DigitalOcean Partners with CoreOS for Large-Scale Cluster Deployments - dedene
http://techcrunch.com/2014/09/05/digitalocean-partners-with-coreos-to-bring-large-scale-cluster-deployments-to-its-platform/
======
waffle_ss
This image uses the CoreOS Alpha channel, which is not supposed to be used for
production[1]. It "closely tracks current development work and is released
frequently" so I would be using it with the knowledge that things might break.
In other words, CoreOS on DigitalOcean should only be used for trying out
CoreOS and not for running production apps (for now). But if I were going to
do that, there is already a Vagrant setup[2] that is super easy to use.
Hopefully DigitalOcean will provide a CoreOS Stable image soon.

On the subject of DigitalOcean images, there was a severe Docker bug[3] the
last month or so that made Linux kernel 3.15 unusable. Linode let me easily
select a 3.14 kernel to use for my host OS to get around the bug, but
DigitalOcean doesn't have that level of granularity. So DigitalOcean either
needs to provide more fine-tuned configuration of images or provide a CoreOS
Stable image before I would think of using it for production Docker
containers.

Finally, CoreOS is still an enormous pain[4] to install on Linode, so I hope
this gives Linode a strong nudge to make it easier to install there.

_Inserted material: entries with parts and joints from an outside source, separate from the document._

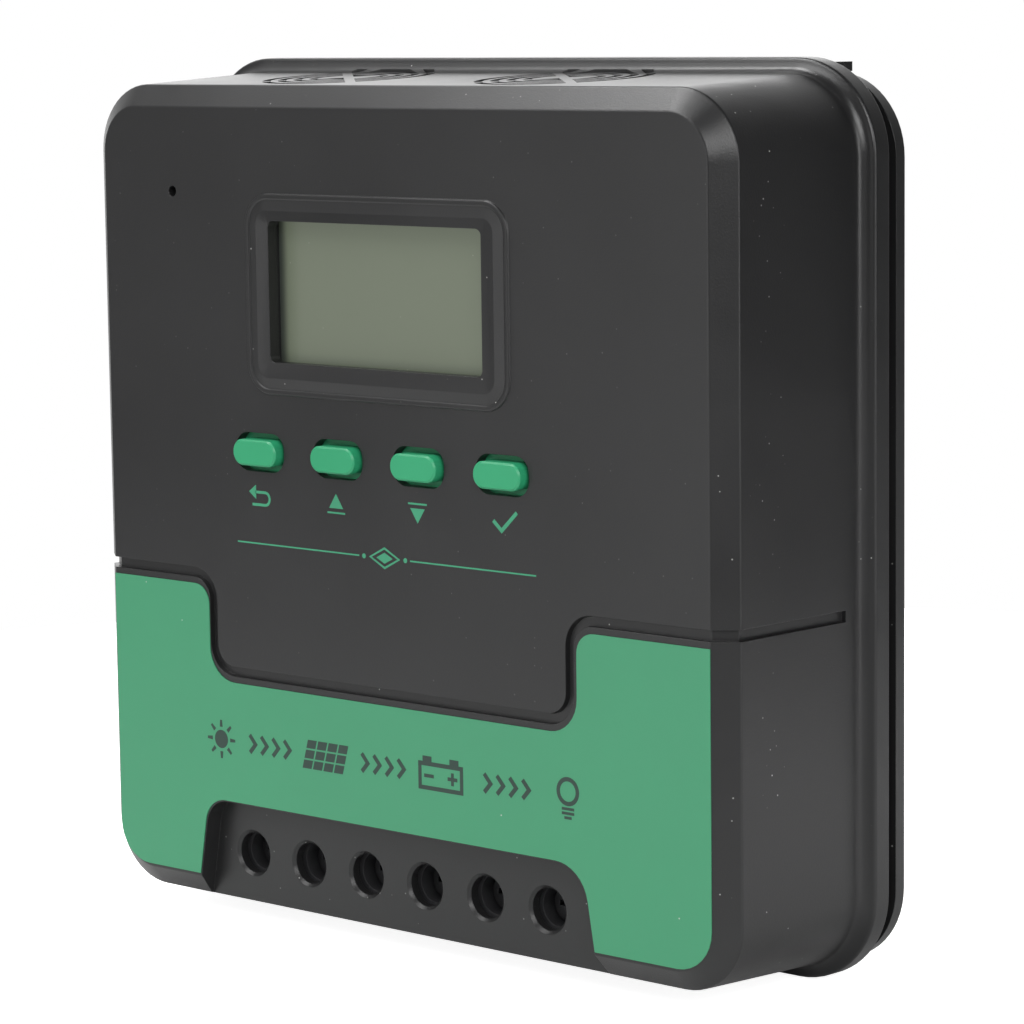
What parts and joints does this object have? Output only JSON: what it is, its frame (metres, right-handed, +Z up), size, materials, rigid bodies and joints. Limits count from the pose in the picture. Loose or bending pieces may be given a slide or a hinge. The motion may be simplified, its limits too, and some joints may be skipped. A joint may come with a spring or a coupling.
{
  "type": "battery charge controller",
  "caption": "Wall-mounted charge controller: moulded case on a metal plate with display, push buttons, top fans and bottom cable terminals",
  "frame": {"origin": "centre of the wall plane behind the back plate, midway between the four wall holes", "axes": "+Z up, +X to the viewer's right, and the front faces -Y; +Y points into the wall"},
  "size_m": [0.1944, 0.0596, 0.1944],
  "materials": {
    "case_black": "fine moulded grain",
    "plate_black": "satin black paint",
    "label_green": "satin printed film",
    "button_green": "smooth moulded",
    "lcd_glass": "anti-glare polariser",
    "lcd_light": "light guide",
    "board_green": "solder mask",
    "chip_black": "moulded epoxy",
    "led_clear": "clear resin",
    "plunger_cream": "moulded",
    "fan_black": "moulded",
    "steel": "zinc plated",
    "brass": "turned",
    "copper": "bare or enamelled copper",
    "aluminium": "extruded, bare",
    "pad_grey": "silicone",
    "can_blue": "shrink sleeve",
    "core_yellow": "powder coat",
    "shunt_alloy": "bare manganin",
    "fuse_orange": "translucent moulded",
    "wire_red": "insulation",
    "ribbon_grey": "insulation",
    "clamp_nickel": "nickel plated brass"
  },
  "bodies": {
    "root": {"front_cover": "case_black", "back_plate": "plate_black", "front_label": "label_green", "lcd_glass": "lcd_glass", "lcd_frame": "case_black", "lcd_backlight": "lcd_light", "control_board": "board_green", "board_chips": "chip_black", "status_led": "led_clear", "switch_bodies": "chip_black", "fan_frame_left": "fan_black", "fan_frame_right": "fan_black", "fan_bearings": "brass", "fan_stators": "copper", "fan_screws": "steel", "fan_cables": "wire_red", "terminal_block": "chip_black", "current_bars": "copper", "power_board": "board_green", "board_standoffs": "brass", "board_screws": "steel", "heatsink": "aluminium", "heatsink_screws": "steel", "mosfets": "chip_black", "mosfet_screws": "steel", "thermal_pads": "pad_grey", "capacitors": "can_blue", "inductor_core": "core_yellow", "inductor_winding": "copper", "current_shunts": "shunt_alloy", "fuse_holders": "chip_black", "fuses": "fuse_orange", "ribbon_cable": "ribbon_grey", "cover_screws": "steel", "display_screws": "steel"},
    "button_escape": {"button_escape": "button_green", "plunger_escape": "plunger_cream"},
    "button_up": {"button_up": "button_green", "plunger_up": "plunger_cream"},
    "button_down": {"button_down": "button_green", "plunger_down": "plunger_cream"},
    "button_enter": {"button_enter": "button_green", "plunger_enter": "plunger_cream"},
    "fan_left": {"impeller_left": "fan_black", "fan_shaft_left": "steel"},
    "fan_right": {"impeller_right": "fan_black", "fan_shaft_right": "steel"},
    "screw_1": {"terminal_screw_1": "steel"},
    "screw_2": {"terminal_screw_2": "steel"},
    "screw_3": {"terminal_screw_3": "steel"},
    "screw_4": {"terminal_screw_4": "steel"},
    "screw_5": {"terminal_screw_5": "steel"},
    "screw_6": {"terminal_screw_6": "steel"},
    "clamp_1": {"clamp_1": "clamp_nickel"},
    "clamp_2": {"clamp_2": "clamp_nickel"},
    "clamp_3": {"clamp_3": "clamp_nickel"},
    "clamp_4": {"clamp_4": "clamp_nickel"},
    "clamp_5": {"clamp_5": "clamp_nickel"},
    "clamp_6": {"clamp_6": "clamp_nickel"}
  },
  "joints": [
    {"name": "press_escape", "type": "slide", "parent": "root", "child": "button_escape", "axis": [0, 1, 0], "range_m": [0, 0.0005], "stiffness_N_per_m": 2000, "springref_m": -0.0002},
    {"name": "press_up", "type": "slide", "parent": "root", "child": "button_up", "axis": [0, 1, 0], "range_m": [0, 0.0005], "stiffness_N_per_m": 2000, "springref_m": -0.0002},
    {"name": "press_down", "type": "slide", "parent": "root", "child": "button_down", "axis": [0, 1, 0], "range_m": [0, 0.0005], "stiffness_N_per_m": 2000, "springref_m": -0.0002},
    {"name": "press_enter", "type": "slide", "parent": "root", "child": "button_enter", "axis": [0, 1, 0], "range_m": [0, 0.0005], "stiffness_N_per_m": 2000, "springref_m": -0.0002},
    {"name": "spin_fan_left", "type": "hinge", "parent": "root", "child": "fan_left", "pos_m": [-0.0351, -0.0315, 0.083], "axis": [0, 0, 1], "continuous": true},
    {"name": "spin_fan_right", "type": "hinge", "parent": "root", "child": "fan_right", "pos_m": [0.0281, -0.0315, 0.083], "axis": [0, 0, 1], "continuous": true},
    {"name": "turn_screw_1", "type": "hinge", "parent": "root", "child": "screw_1", "pos_m": [-0.0486, -0.0432, -0.081], "axis": [0, 1, 0], "range_deg": [0, 2881]},
    {"name": "lift_clamp_1", "type": "slide", "parent": "root", "child": "clamp_1", "axis": [0, -1, 0], "range_m": [0, 0.0064]},
    {"name": "turn_screw_2", "type": "hinge", "parent": "root", "child": "screw_2", "pos_m": [-0.031, -0.0432, -0.081], "axis": [0, 1, 0], "range_deg": [0, 2881]},
    {"name": "lift_clamp_2", "type": "slide", "parent": "root", "child": "clamp_2", "axis": [0, -1, 0], "range_m": [0, 0.0064]},
    {"name": "turn_screw_3", "type": "hinge", "parent": "root", "child": "screw_3", "pos_m": [-0.0134, -0.0432, -0.081], "axis": [0, 1, 0], "range_deg": [0, 2881]},
    {"name": "lift_clamp_3", "type": "slide", "parent": "root", "child": "clamp_3", "axis": [0, -1, 0], "range_m": [0, 0.0064]},
    {"name": "turn_screw_4", "type": "hinge", "parent": "root", "child": "screw_4", "pos_m": [0.0042, -0.0432, -0.081], "axis": [0, 1, 0], "range_deg": [0, 2881]},
    {"name": "lift_clamp_4", "type": "slide", "parent": "root", "child": "clamp_4", "axis": [0, -1, 0], "range_m": [0, 0.0064]},
    {"name": "turn_screw_5", "type": "hinge", "parent": "root", "child": "screw_5", "pos_m": [0.0218, -0.0432, -0.081], "axis": [0, 1, 0], "range_deg": [0, 2881]},
    {"name": "lift_clamp_5", "type": "slide", "parent": "root", "child": "clamp_5", "axis": [0, -1, 0], "range_m": [0, 0.0064]},
    {"name": "turn_screw_6", "type": "hinge", "parent": "root", "child": "screw_6", "pos_m": [0.0394, -0.0432, -0.081], "axis": [0, 1, 0], "range_deg": [0, 2881]},
    {"name": "lift_clamp_6", "type": "slide", "parent": "root", "child": "clamp_6", "axis": [0, -1, 0], "range_m": [0, 0.0064]}
  ],
  "couplings": [
    {"joint": "turn_screw_1", "follows": "lift_clamp_1", "rad_per_m": 7854},
    {"joint": "turn_screw_2", "follows": "lift_clamp_2", "rad_per_m": 7854},
    {"joint": "turn_screw_3", "follows": "lift_clamp_3", "rad_per_m": 7854},
    {"joint": "turn_screw_4", "follows": "lift_clamp_4", "rad_per_m": 7854},
    {"joint": "turn_screw_5", "follows": "lift_clamp_5", "rad_per_m": 7854},
    {"joint": "turn_screw_6", "follows": "lift_clamp_6", "rad_per_m": 7854}
  ]
}
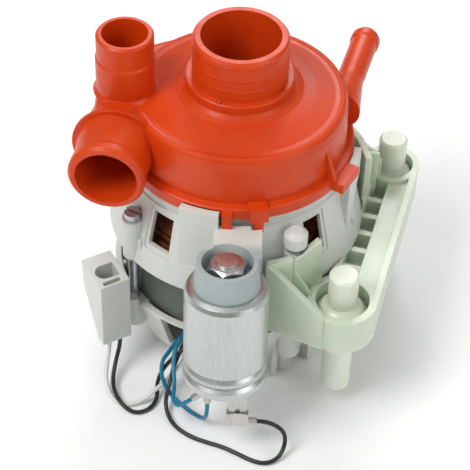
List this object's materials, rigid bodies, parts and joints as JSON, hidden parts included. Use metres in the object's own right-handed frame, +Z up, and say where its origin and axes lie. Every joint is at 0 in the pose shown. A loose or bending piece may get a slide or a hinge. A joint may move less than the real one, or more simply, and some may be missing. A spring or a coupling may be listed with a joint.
{
  "type": "circulation pump",
  "caption": "Dishwasher circulation pump: volute casing with inlet spout and outlets on an open induction motor, with run capacitor and a suspension bracket on pins.",
  "frame": {"origin": "on the shaft axis, at the hose stop where the inlet spout's sleeve ends", "axes": "+Z up the shaft and out of the inlet spout; -Y towards the run capacitor; +X towards the suspension bracket"},
  "size_m": [0.1379, 0.1416, 0.141],
  "materials": {
    "casing": "satin orange polypropylene",
    "plate": "off-white moulded plastic",
    "seal_rubber": "black rubber",
    "spring_steel": "bright spring steel",
    "carbon": "lapped carbon",
    "ceramic": "lapped ceramic",
    "impeller": "moulded plastic",
    "shaft_steel": "ground stainless steel",
    "lamination": "varnished electrical steel",
    "end_ring": "cast",
    "bush_bronze": "sintered bronze",
    "washer_plastic": "natural nylon",
    "copper": "enamelled copper wire",
    "bell": "off-white polyester moulding",
    "zinc_steel": "zinc plated steel",
    "can": "drawn aluminium, bare",
    "capacitor_base": "white moulded plastic",
    "tin_tabs": "tinned steel",
    "bracket": "pale green nylon",
    "pin": "pale natural nylon",
    "white_wire": "insulated lead",
    "black_wire": "insulated lead",
    "blue_wire": "insulated lead"
  },
  "bodies": {
    "pump_body": {"volute_casing": "casing", "seal_plate": "plate", "casing_o_ring": "seal_rubber", "seal_bellows": "seal_rubber", "seal_spring": "spring_steel", "seal_carbon_ring": "carbon", "upper_bush": "bush_bronze", "lower_bush": "bush_bronze", "upper_bush_clip": "spring_steel", "lower_bush_clip": "spring_steel", "thrust_washers": "washer_plastic", "stator_core": "lamination", "stator_coils": "copper", "stator_end_plates": "washer_plastic", "upper_bell": "bell", "lower_bell": "bell", "bell_screws": "zinc_steel", "capacitor_can": "can", "capacitor_base": "capacitor_base", "capacitor_washer": "zinc_steel", "capacitor_nut": "zinc_steel", "capacitor_tabs": "tin_tabs", "capacitor_clips": "tin_tabs", "suspension_bracket": "bracket", "lower_pin": "pin", "upper_pin": "pin", "plug_housing": "bell", "plug_contacts": "tin_tabs", "white_lead": "white_wire", "black_lead": "black_wire", "capacitor_lead": "black_wire", "blue_lead": "blue_wire", "second_blue_lead": "blue_wire"},
    "rotor": {"shaft": "shaft_steel", "impeller": "impeller", "seal_ceramic_ring": "ceramic", "seal_cup_rubber": "seal_rubber", "rotor_core": "lamination", "rotor_end_rings": "end_ring", "rotor_spacers": "washer_plastic"}
  },
  "joints": [
    {"name": "rotor_spin", "type": "hinge", "parent": "pump_body", "child": "rotor", "pos_m": [0, 0, -0.0334], "axis": [0, 0, 1], "continuous": true}
  ]
}
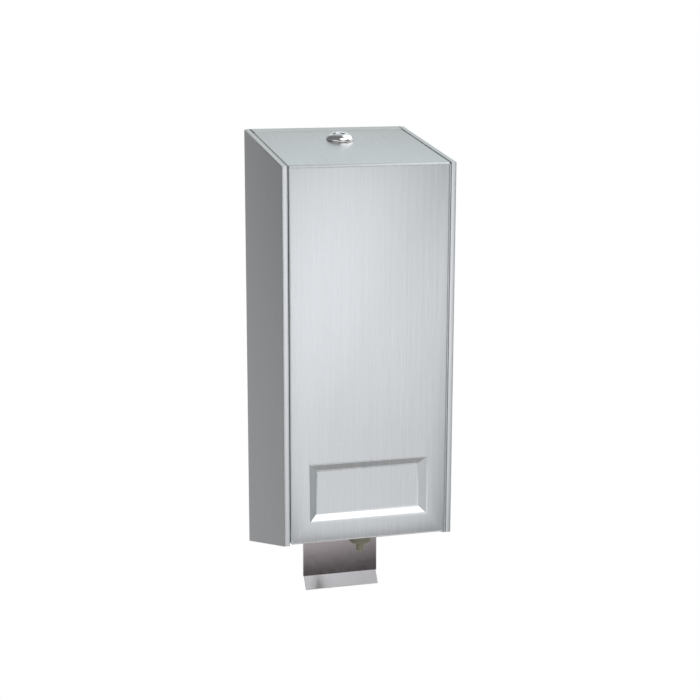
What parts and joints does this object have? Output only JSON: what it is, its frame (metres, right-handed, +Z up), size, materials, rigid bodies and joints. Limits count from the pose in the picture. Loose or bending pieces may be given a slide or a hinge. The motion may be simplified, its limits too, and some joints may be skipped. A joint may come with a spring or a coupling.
{
  "type": "wall mounted soap dispenser",
  "caption": "Wall mounted liquid soap dispenser: folded steel housing, lockable hinged cover over a refillable tank, and a piston pump worked by a push lever under the housing.",
  "frame": {"origin": "centre of the rear plate's back face, on the wall plane", "axes": "+Z up, +Y into the wall, +X to the right of a person facing the dispenser, whose front faces -Y"},
  "size_m": [0.115, 0.116, 0.3235],
  "materials": {
    "steel": "satin brushed",
    "zinc": "zinc plated",
    "chrome": "polished",
    "tank_pe": "translucent polyethylene",
    "cream": "satin",
    "grey_plastic": "satin",
    "white_plastic": "satin",
    "rubber_black": "matt",
    "silicone": "matt"
  },
  "bodies": {
    "housing": {"rear_plate": "steel", "left_side_panel": "steel", "right_side_panel": "steel", "bottom_plate": "steel", "strike_bracket": "zinc", "strike_screw_1": "zinc", "strike_screw_2": "zinc", "hinge_pin_left": "zinc", "hinge_pin_right": "zinc", "tank_shelf": "zinc", "shelf_screw_1": "zinc", "shelf_screw_2": "zinc", "pump_bracket": "zinc", "bracket_screw_1": "zinc", "bracket_screw_2": "zinc", "bracket_screw_3": "zinc", "bracket_screw_4": "zinc", "piston_spring": "zinc", "lever_pin": "zinc", "lever_clip_left": "zinc", "lever_clip_right": "zinc", "soap_tank": "tank_pe", "tank_top": "tank_pe", "nozzle": "cream", "tank_lid": "grey_plastic", "union_nut": "grey_plastic", "piston_gland": "grey_plastic", "pump_body": "white_plastic", "lever_bush_left": "white_plastic", "lever_bush_right": "white_plastic", "cover_pad_left": "rubber_black", "cover_pad_right": "rubber_black", "nozzle_seal": "rubber_black", "lid_seal": "silicone", "tank_seal": "silicone", "inlet_valve": "silicone", "outlet_valve": "silicone"},
    "cover": {"cover": "steel", "lock_body": "chrome", "lock_nut": "zinc", "lock_washer": "zinc"},
    "lock_core": {"lock_plug": "chrome", "lock_cam": "zinc", "cam_screw": "zinc"},
    "lever": {"push_lever": "steel"},
    "piston": {"piston": "grey_plastic", "piston_seal": "rubber_black"}
  },
  "joints": [
    {"name": "cover_hinge", "type": "hinge", "parent": "housing", "child": "cover", "pos_m": [0, -0.112, -0.10755], "axis": [1, 0, 0], "range_deg": [0, 95]},
    {"name": "lock_turn", "type": "hinge", "parent": "cover", "child": "lock_core", "pos_m": [0, -0.041, 0.14458], "axis": [0, -0.124, 0.9923], "range_deg": [0, 90]},
    {"name": "lever_push", "type": "hinge", "parent": "housing", "child": "lever", "pos_m": [0, -0.036, -0.09985], "axis": [1, 0, 0], "range_deg": [0, 15], "stiffness_Nm_per_rad": 1.6, "springref_deg": -10.31},
    {"name": "piston_slide", "type": "slide", "parent": "housing", "child": "piston", "axis": [0, -1, 0], "range_m": [0, 0.0046], "deforming": ["piston_spring"]}
  ],
  "couplings": [
    {"joint": "piston_slide", "follows": "lever_push", "m_per_rad": 0.0174}
  ]
}
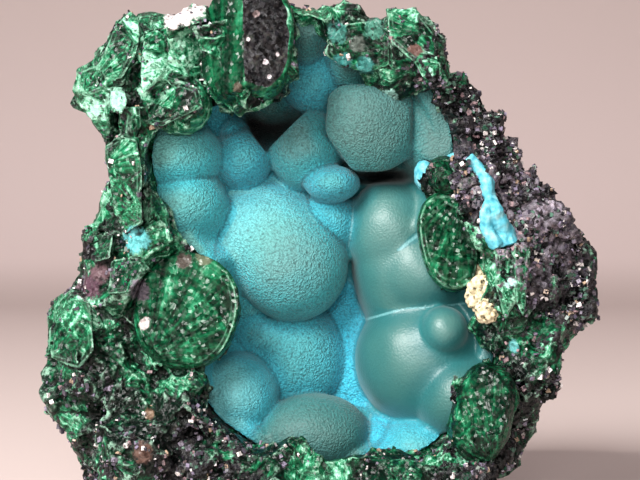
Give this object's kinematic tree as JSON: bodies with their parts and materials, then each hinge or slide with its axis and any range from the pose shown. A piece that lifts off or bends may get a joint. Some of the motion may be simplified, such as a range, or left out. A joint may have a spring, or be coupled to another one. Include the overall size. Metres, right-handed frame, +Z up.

[1]: [https://coreos.com/releases/](https://coreos.com/releases/)

[2]: [https://coreos.com/docs/running-
coreos/platforms/vagrant/](https://coreos.com/docs/running-
coreos/platforms/vagrant/)

[3]:
[https://github.com/docker/docker/issues/6345](https://github.com/docker/docker/issues/6345)

[4]:
[http://serverfault.com/a/620513/85897](http://serverfault.com/a/620513/85897)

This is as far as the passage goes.